U.S. crude oil imports averaged 7.97 million barrels per day last week, 163,000 barrels per day higher than the levels of the previous week. Over the past four weeks, crude oil imports averaged 7.85 million barrels per day, 10.2 percent higher than the same four-week period last year.

U.S. crude oil exports averaged 1.72 million barrels per day last week, down by 917,000 barrels per day from the previous week. Significant decline in crude oil exports was a major reason behind the extensive build in the U.S. commercial crude oil inventories.

Oil prices moved downward on Wednesday right after official data showed a large build in U.S commercial crude oil inventories. However, both major oil benchmarks made a significant bounce back later in the day as the market is still concerned over a supply deficit caused by the upcoming sanctions on Iran.

On Wednesday, both WTI and Brent contract spot prices traded at a very wide range. WTI for November delivery contracts traded between 74.30 and 76.90 dollars. Meanwhile, Brent for December delivery contracts traded between 84.01 and 86.72 dollars within the day. Those wide ranges of the trading prices indicate the high volatility of the current oil prices.

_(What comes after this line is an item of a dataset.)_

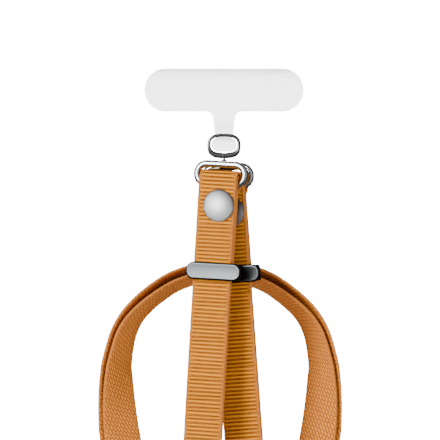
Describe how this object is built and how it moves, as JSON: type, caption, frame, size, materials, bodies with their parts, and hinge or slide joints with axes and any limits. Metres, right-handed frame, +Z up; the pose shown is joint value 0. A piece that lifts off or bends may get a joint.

The price differential between WTI and Brent settled at 9.88 dollars. The U.S. crude oil exports have been increasing in recent months. The current price differential encourages oil traders to take advantage of some arbitrage opportunities.

The U.S. crude oil exports had been forming an upward trend, increasing for four weeks in a row until the EIA released a huge decline in the exports. In the prior two weeks, U.S. crude oil exports averaged 2.5 million barrels per day.